Queda también la incógnita de lo que se denomina arbitraje regulatorio: los bancos eran exonerados de dotaciones cuando invertían en deuda pública con la máxima calificación crediticia pero, bajo esa excusa, acabaron comprando también otros productos que, aunque gozaban del máximo «rating», eran tóxicos.

Se ha alertado también de cierta indefinición en cómo contabilizarán las participaciones empresariales y si estas inversiones consumirán capital y cuánto; en la determinación de los niveles de liquidez exigidos y de endeudamiento máximo tolerado, y también en la definición de los activos de «riesgo ponderado» en virtud de los cuales se calculará la solvencia.

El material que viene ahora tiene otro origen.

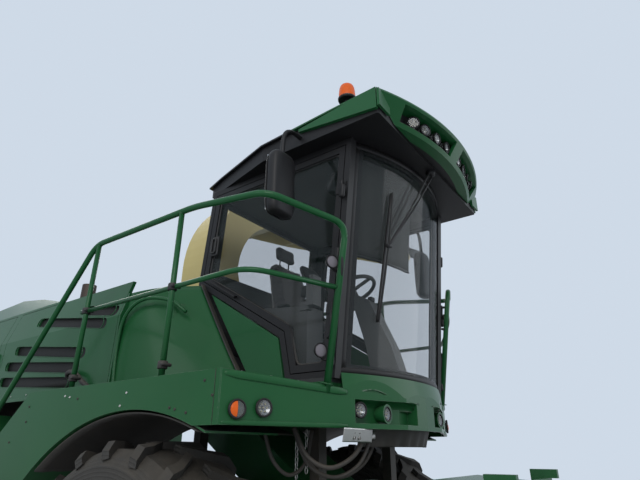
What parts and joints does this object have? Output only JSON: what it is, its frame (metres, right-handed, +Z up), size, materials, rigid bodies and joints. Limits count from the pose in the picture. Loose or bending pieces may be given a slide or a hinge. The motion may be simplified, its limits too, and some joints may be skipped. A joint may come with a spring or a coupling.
{
  "type": "forage harvester",
  "caption": "Self-propelled forage harvester with a feed housing under a glazed cab, steered rear wheels, a rear hood and a turning discharge spout.",
  "frame": {"origin": "on the floor under the middle of the front axle, in the middle plane", "axes": "+X forward, +Y to the machine's left, +Z up"},
  "size_m": [6.367, 5.8821, 5.0045],
  "materials": {
    "paint_green": "gloss",
    "frame_black": "satin",
    "paint_yellow": "gloss",
    "tyre_rubber": "matte",
    "steel": "brushed",
    "black_plastic": "matte",
    "cast": "matte",
    "glass": "polished",
    "seat_fabric": "matte",
    "lamp_clear": "polished",
    "lamp_amber": "gloss"
  },
  "bodies": {
    "chassis": {"frame": "frame_black", "front_axle": "frame_black", "rear_axle": "frame_black", "cutter_housing": "paint_green", "spout_turret": "frame_black", "cab_frame": "black_plastic", "cab_quarters": "paint_green", "cab_roof": "black_plastic", "roof_panels": "paint_green", "roof_visor": "paint_green", "windscreen": "glass", "cab_glass": "glass", "seat": "seat_fabric", "console": "black_plastic", "fascia": "paint_green", "platforms": "paint_green", "handrails": "paint_green", "louvre_panels": "paint_green", "body_shell": "paint_green", "engine": "cast", "exhaust": "steel", "mirrors": "black_plastic", "lamps": "lamp_clear", "amber_lamps": "lamp_amber", "wipers": "black_plastic", "tanks": "black_plastic"},
    "front_left_wheel": {"front_left_rim": "paint_yellow", "front_left_tyre": "tyre_rubber"},
    "front_right_wheel": {"front_right_rim": "paint_yellow", "front_right_tyre": "tyre_rubber"},
    "rear_left_wheel": {"rear_left_rim": "paint_yellow", "rear_left_tyre": "tyre_rubber"},
    "rear_right_wheel": {"rear_right_rim": "paint_yellow", "rear_right_tyre": "tyre_rubber"},
    "left_knuckle_body": {"left_knuckle": "frame_black"},
    "right_knuckle_body": {"right_knuckle": "frame_black"},
    "tie_rod_body": {"tie_rod": "steel"},
    "cutterhead_body": {"cutterhead": "steel"},
    "feed_housing_body": {"feed_housing": "paint_green"},
    "roll_1": {"roll_lower_front": "steel"},
    "roll_2": {"roll_lower_rear": "steel"},
    "roll_3": {"roll_upper_front": "steel"},
    "roll_4": {"roll_upper_rear": "steel"},
    "left_lift_barrel_body": {"left_lift_barrel": "black_plastic"},
    "left_lift_rod_body": {"left_lift_rod": "steel"},
    "right_lift_barrel_body": {"right_lift_barrel": "black_plastic"},
    "right_lift_rod_body": {"right_lift_rod": "steel"},
    "spout_base": {"spout_elbow": "paint_yellow"},
    "spout_boom": {"spout_arm": "paint_yellow"},
    "spout_tip": {"spout_flap": "black_plastic"},
    "spout_barrel_body": {"spout_barrel": "black_plastic"},
    "spout_rod_body": {"spout_rod": "steel"},
    "left_cab_door": {"left_door": "black_plastic", "left_door_glass": "glass"},
    "right_cab_door": {"right_door": "black_plastic", "right_door_glass": "glass"},
    "left_hood_door": {"left_service_door": "paint_green"},
    "right_hood_door": {"right_service_door": "paint_green"},
    "rear_hood_door": {"rear_door": "black_plastic"}
  },
  "joints": [
    {"name": "front_left_spin", "type": "hinge", "parent": "chassis", "child": "front_left_wheel", "pos_m": [0, 1.16, 0.9], "axis": [0, 1, 0], "continuous": true},
    {"name": "front_right_spin", "type": "hinge", "parent": "chassis", "child": "front_right_wheel", "pos_m": [0, -1.16, 0.9], "axis": [0, 1, 0], "continuous": true},
    {"name": "steer_left", "type": "hinge", "parent": "chassis", "child": "left_knuckle_body", "pos_m": [-3.2, 0.79, 0.7], "axis": [0, 0, 1], "range_deg": [-35, 35]},
    {"name": "steer_right", "type": "hinge", "parent": "chassis", "child": "right_knuckle_body", "pos_m": [-3.2, -0.79, 0.7], "axis": [0, 0, 1], "range_deg": [-35, 35]},
    {"name": "rear_left_spin", "type": "hinge", "parent": "left_knuckle_body", "child": "rear_left_wheel", "pos_m": [-3.2, 1.13, 0.7], "axis": [0, 1, 0], "continuous": true},
    {"name": "rear_right_spin", "type": "hinge", "parent": "right_knuckle_body", "child": "rear_right_wheel", "pos_m": [-3.2, -1.13, 0.7], "axis": [0, 1, 0], "continuous": true},
    {"name": "tie_rod_slide", "type": "slide", "parent": "chassis", "child": "tie_rod_body", "axis": [0, 1, 0], "range_m": [-0.14, 0.14]},
    {"name": "feeder_lift", "type": "hinge", "parent": "chassis", "child": "feed_housing_body", "pos_m": [0.62, 0, 1.15], "axis": [0, -1, 0], "range_deg": [-10, 15]},
    {"name": "cutterhead_spin", "type": "hinge", "parent": "chassis", "child": "cutterhead_body", "pos_m": [0.62, 0, 1.15], "axis": [0, 1, 0], "continuous": true},
    {"name": "roll_1_spin", "type": "hinge", "parent": "feed_housing_body", "child": "roll_1", "pos_m": [1.6, 0, 0.93], "axis": [0, 1, 0], "continuous": true},
    {"name": "roll_2_spin", "type": "hinge", "parent": "feed_housing_body", "child": "roll_2", "pos_m": [1.28, 0, 0.99], "axis": [0, 1, 0], "continuous": true},
    {"name": "roll_3_spin", "type": "hinge", "parent": "feed_housing_body", "child": "roll_3", "pos_m": [1.57, 0, 1.33], "axis": [0, 1, 0], "continuous": true},
    {"name": "roll_4_spin", "type": "hinge", "parent": "feed_housing_body", "child": "roll_4", "pos_m": [1.23, 0, 1.275], "axis": [0, 1, 0], "continuous": true},
    {"name": "left_lift_swing", "type": "hinge", "parent": "chassis", "child": "left_lift_barrel_body", "pos_m": [0.23, 0.562, 0.8], "axis": [0, -1, 0], "range_deg": [-20, 20]},
    {"name": "left_lift_stroke", "type": "slide", "parent": "left_lift_barrel_body", "child": "left_lift_rod_body", "axis": [0.9996, 0, 0.0294], "range_m": [-0.12, 0.12]},
    {"name": "right_lift_swing", "type": "hinge", "parent": "chassis", "child": "right_lift_barrel_body", "pos_m": [0.23, -0.562, 0.8], "axis": [0, -1, 0], "range_deg": [-20, 20]},
    {"name": "right_lift_stroke", "type": "slide", "parent": "right_lift_barrel_body", "child": "right_lift_rod_body", "axis": [0.9996, 0, 0.0294], "range_m": [-0.12, 0.12]},
    {"name": "spout_turn", "type": "hinge", "parent": "chassis", "child": "spout_base", "pos_m": [-0.79, 0, 3.03], "axis": [0, 0, 1], "range_deg": [-15, 195]},
    {"name": "spout_lift", "type": "hinge", "parent": "spout_base", "child": "spout_boom", "pos_m": [-0.79, 0.45202, 4.30005], "axis": [1, 0, 0], "range_deg": [-18, 15]},
    {"name": "spout_cylinder_swing", "type": "hinge", "parent": "spout_base", "child": "spout_barrel_body", "pos_m": [-1.046, 0.24563, 3.9275], "axis": [1, 0, 0], "range_deg": [-25, 25]},
    {"name": "spout_cylinder_stroke", "type": "slide", "parent": "spout_barrel_body", "child": "spout_rod_body", "axis": [0, 0.94, 0.3412], "range_m": [-0.2, 0.2]},
    {"name": "flap_tilt", "type": "hinge", "parent": "spout_boom", "child": "spout_tip", "pos_m": [-0.79, 3.889, 4.90609], "axis": [1, 0, 0], "range_deg": [-60, 5]},
    {"name": "left_cab_door_swing", "type": "hinge", "parent": "chassis", "child": "left_cab_door", "pos_m": [1.003, 0.784, 2.1783], "axis": [0.1045, 0, 0.9945], "range_deg": [-25, 0]},
    {"name": "left_hood_door_swing", "type": "hinge", "parent": "chassis", "child": "left_hood_door", "pos_m": [-2.583, 1.144, 2.1], "axis": [0, 0, 1], "range_deg": [-95, 0]},
    {"name": "right_cab_door_swing", "type": "hinge", "parent": "chassis", "child": "right_cab_door", "pos_m": [1.003, -0.784, 2.1783], "axis": [0.1045, 0, 0.9945], "range_deg": [0, 25]},
    {"name": "right_hood_door_swing", "type": "hinge", "parent": "chassis", "child": "right_hood_door", "pos_m": [-2.583, -1.144, 2.1], "axis": [0, 0, 1], "range_deg": [0, 95]},
    {"name": "rear_hood_door_swing", "type": "hinge", "parent": "chassis", "child": "rear_hood_door", "pos_m": [-4.464, 0.917, 2.2], "axis": [0, 0, 1], "range_deg": [-100, 0]}
  ],
  "couplings": [
    {"joint": "steer_right", "follows": "steer_left", "ratio": 1},
    {"joint": "tie_rod_slide", "follows": "steer_left", "m_per_rad": -0.21596},
    {"joint": "roll_1_spin", "follows": "roll_3_spin", "ratio": -1.5},
    {"joint": "roll_2_spin", "follows": "roll_3_spin", "ratio": -1.6667},
    {"joint": "roll_4_spin", "follows": "roll_3_spin", "ratio": 1.3636},
    {"joint": "left_lift_swing", "follows": "feeder_lift", "ratio": 0.60579},
    {"joint": "left_lift_stroke", "follows": "feeder_lift", "m_per_rad": 0.32694},
    {"joint": "right_lift_swing", "follows": "feeder_lift", "ratio": 0.60579},
    {"joint": "right_lift_stroke", "follows": "feeder_lift", "m_per_rad": 0.32694},
    {"joint": "spout_cylinder_swing", "follows": "spout_lift", "ratio": 0.6602},
    {"joint": "spout_cylinder_stroke", "follows": "spout_lift", "m_per_rad": 0.28396}
  ]
}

Tampoco queda claro, se ha dicho, cómo se actuará en el caso de las entidades «demasiado grandes para caer» (aquéllas cuyo derrumbe incorpore un riesgo sistémico) cuando incurran en flagrante incumplimiento.

Con todo, ha habido una generalizada aprobación al avance que supone Basilea III en la prevención de nuevas crisis financieras.

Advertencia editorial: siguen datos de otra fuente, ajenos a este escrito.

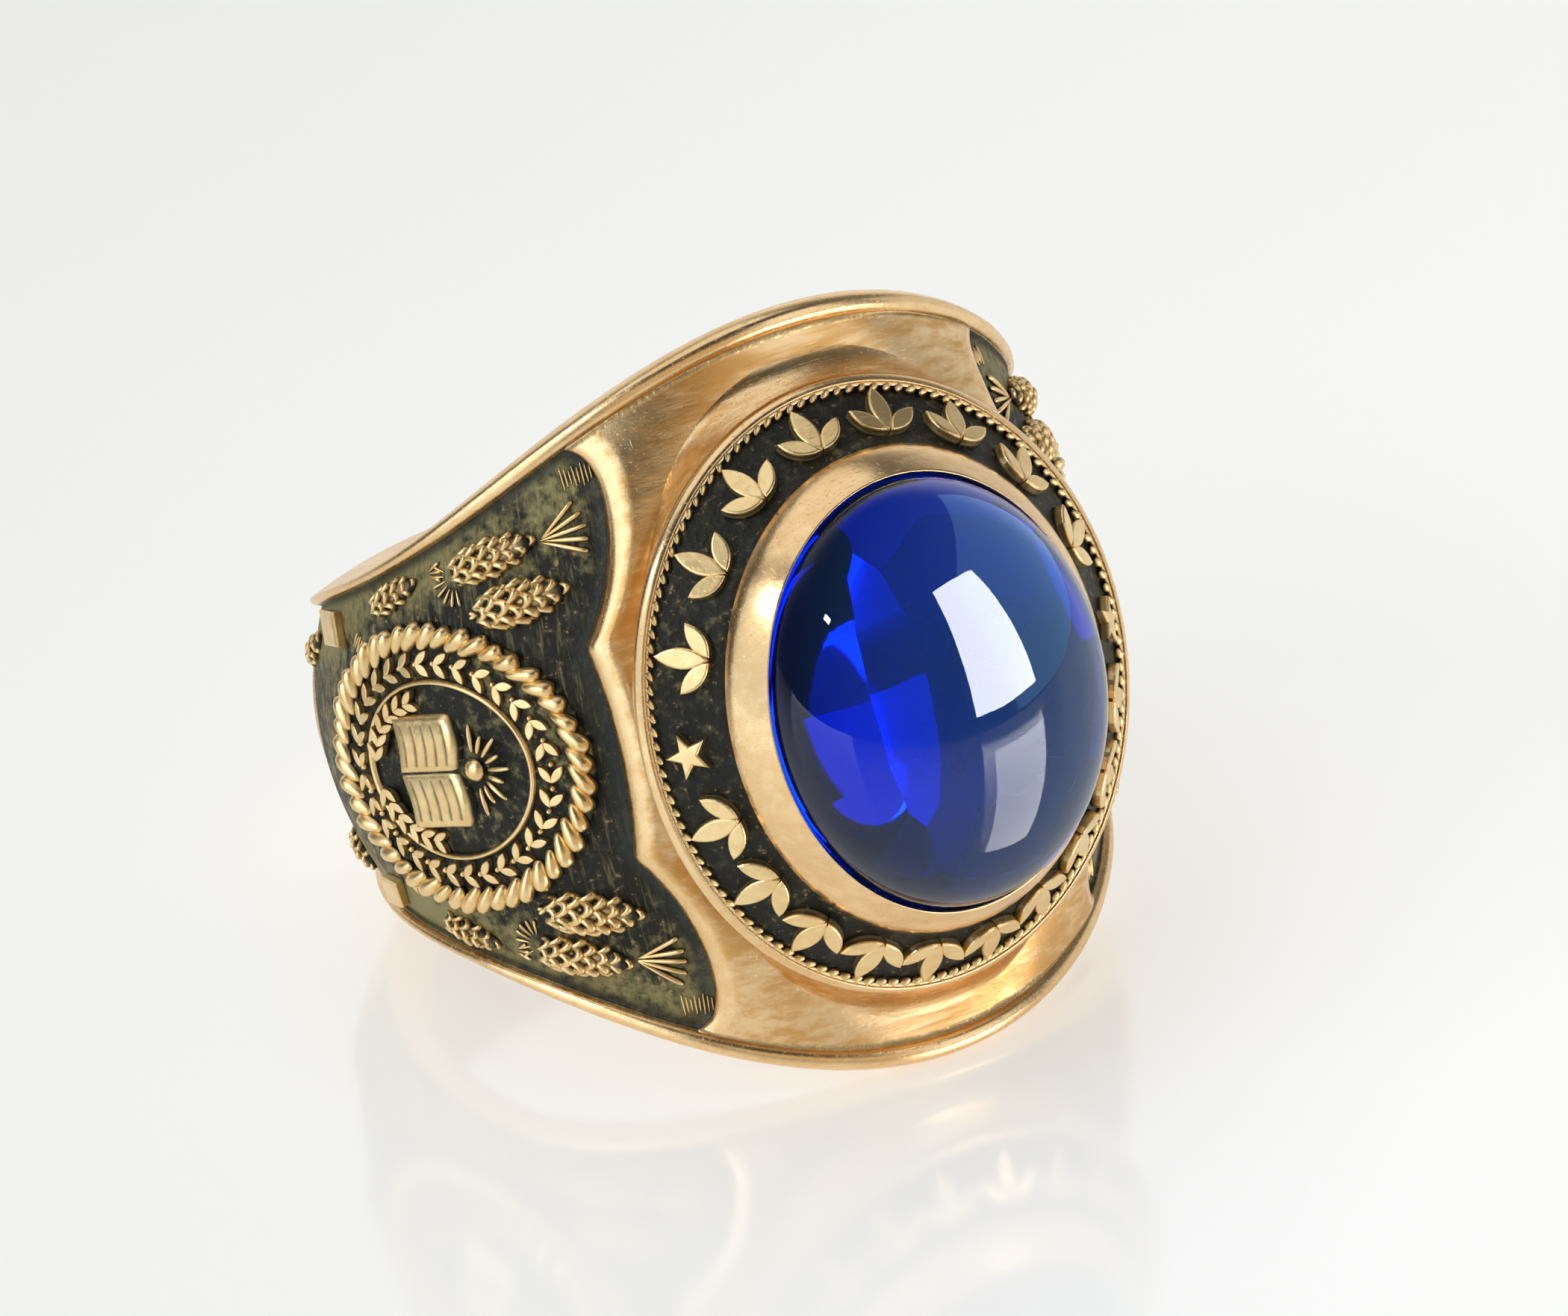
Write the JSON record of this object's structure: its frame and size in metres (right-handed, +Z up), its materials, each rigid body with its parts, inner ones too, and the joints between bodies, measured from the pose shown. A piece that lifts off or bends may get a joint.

El acuerdo aumenta el nivel mínimo de capital de máxima calidad o «capital básico» («core capital»), integrado por capital social (acciones) y reservas (beneficios no repartidos), que deberá pasar del 2% sobre los activos ponderados por riesgo al 4,5% en 2015. Además se prevé una provisión adicional («colchón de protección») de otro 2,5%. Con ello, en 2018 el «core capital» deberá situarse en el 7%. Quienes no lo hagan no podrán repartir beneficios.

Otro parámetro de solvencia menos exigente, el llamado «Tier 1», que incluye capital, reservas y otros títulos como las participaciones preferentes, deberá pasar del 4% al 6%. Si se suma el «colchón» adicional, esta ratio llegará al 8,5%. Se prevé que las autoridades nacionales puedan incorporar una provisión anticíclica (análoga a las alabadas «provisiones anticíclicas» españolas) de otro 2,5%. Y en el «Tier 2», que incorpora otros activos de menor calidad, la exigencia llegará al 10,5%.

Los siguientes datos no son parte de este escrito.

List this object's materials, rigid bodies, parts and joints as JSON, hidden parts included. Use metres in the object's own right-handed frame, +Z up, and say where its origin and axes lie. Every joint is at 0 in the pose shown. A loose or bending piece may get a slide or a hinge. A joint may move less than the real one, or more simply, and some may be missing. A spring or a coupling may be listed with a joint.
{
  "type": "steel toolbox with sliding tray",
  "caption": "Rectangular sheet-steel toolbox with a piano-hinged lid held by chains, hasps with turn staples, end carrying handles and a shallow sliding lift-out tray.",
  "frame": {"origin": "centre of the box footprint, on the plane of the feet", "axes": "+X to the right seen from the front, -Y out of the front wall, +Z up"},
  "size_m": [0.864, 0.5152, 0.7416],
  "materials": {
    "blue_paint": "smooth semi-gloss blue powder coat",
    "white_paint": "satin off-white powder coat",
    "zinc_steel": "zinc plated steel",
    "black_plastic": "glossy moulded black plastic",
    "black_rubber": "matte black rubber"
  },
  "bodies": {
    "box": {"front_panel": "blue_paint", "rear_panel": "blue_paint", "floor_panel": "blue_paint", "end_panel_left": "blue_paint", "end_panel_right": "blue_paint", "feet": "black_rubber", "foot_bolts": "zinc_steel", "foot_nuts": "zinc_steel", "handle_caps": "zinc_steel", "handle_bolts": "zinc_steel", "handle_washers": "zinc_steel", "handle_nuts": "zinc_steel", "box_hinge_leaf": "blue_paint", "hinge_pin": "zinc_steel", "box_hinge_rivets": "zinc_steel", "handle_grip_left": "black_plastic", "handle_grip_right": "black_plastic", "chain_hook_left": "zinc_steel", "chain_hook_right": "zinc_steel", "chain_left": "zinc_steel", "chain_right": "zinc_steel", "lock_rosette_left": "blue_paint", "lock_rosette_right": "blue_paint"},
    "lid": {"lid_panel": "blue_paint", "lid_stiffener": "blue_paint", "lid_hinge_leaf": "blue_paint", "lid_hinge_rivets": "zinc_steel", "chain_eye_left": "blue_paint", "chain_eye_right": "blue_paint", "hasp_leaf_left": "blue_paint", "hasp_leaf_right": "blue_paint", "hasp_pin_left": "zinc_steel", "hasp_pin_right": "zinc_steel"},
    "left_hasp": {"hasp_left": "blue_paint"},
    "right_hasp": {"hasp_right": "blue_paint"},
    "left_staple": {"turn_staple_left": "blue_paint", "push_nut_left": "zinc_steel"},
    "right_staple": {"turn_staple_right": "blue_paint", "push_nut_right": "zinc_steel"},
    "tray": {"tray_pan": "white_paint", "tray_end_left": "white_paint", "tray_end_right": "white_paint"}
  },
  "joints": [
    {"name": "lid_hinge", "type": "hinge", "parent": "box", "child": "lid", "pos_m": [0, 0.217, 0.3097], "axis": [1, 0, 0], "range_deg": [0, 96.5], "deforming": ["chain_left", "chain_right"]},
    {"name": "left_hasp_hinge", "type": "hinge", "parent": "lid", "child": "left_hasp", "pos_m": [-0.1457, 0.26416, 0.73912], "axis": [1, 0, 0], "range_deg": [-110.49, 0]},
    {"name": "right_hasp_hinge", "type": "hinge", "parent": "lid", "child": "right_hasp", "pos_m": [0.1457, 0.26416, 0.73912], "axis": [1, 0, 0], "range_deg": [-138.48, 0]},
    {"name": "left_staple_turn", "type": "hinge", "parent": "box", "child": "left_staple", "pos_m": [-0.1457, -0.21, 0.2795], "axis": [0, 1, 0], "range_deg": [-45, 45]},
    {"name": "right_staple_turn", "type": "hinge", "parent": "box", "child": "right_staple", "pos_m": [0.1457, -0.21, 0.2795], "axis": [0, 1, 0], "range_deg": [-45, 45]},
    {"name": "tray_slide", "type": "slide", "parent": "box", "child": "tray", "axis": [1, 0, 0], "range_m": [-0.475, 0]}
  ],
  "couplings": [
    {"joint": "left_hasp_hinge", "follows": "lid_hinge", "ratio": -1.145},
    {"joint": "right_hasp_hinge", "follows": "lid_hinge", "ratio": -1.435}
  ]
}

Con todo ello se persigue que bancos y cajas dispongan de recursos propios suficientes para afrontar futuras crisis económicas sin precisar de cuantiosos rescates públicos como los que se han producido en algunos países en la primera gran recesión del siglo XXI. Pero ello, con independencia del acierto de la norma, precisará de crecientes mecanismos de supervisión y de adaptación regulatoria a la evolución del sector. Porque la innovación en la ingeniería financiera seguirá siendo un impulso imparable.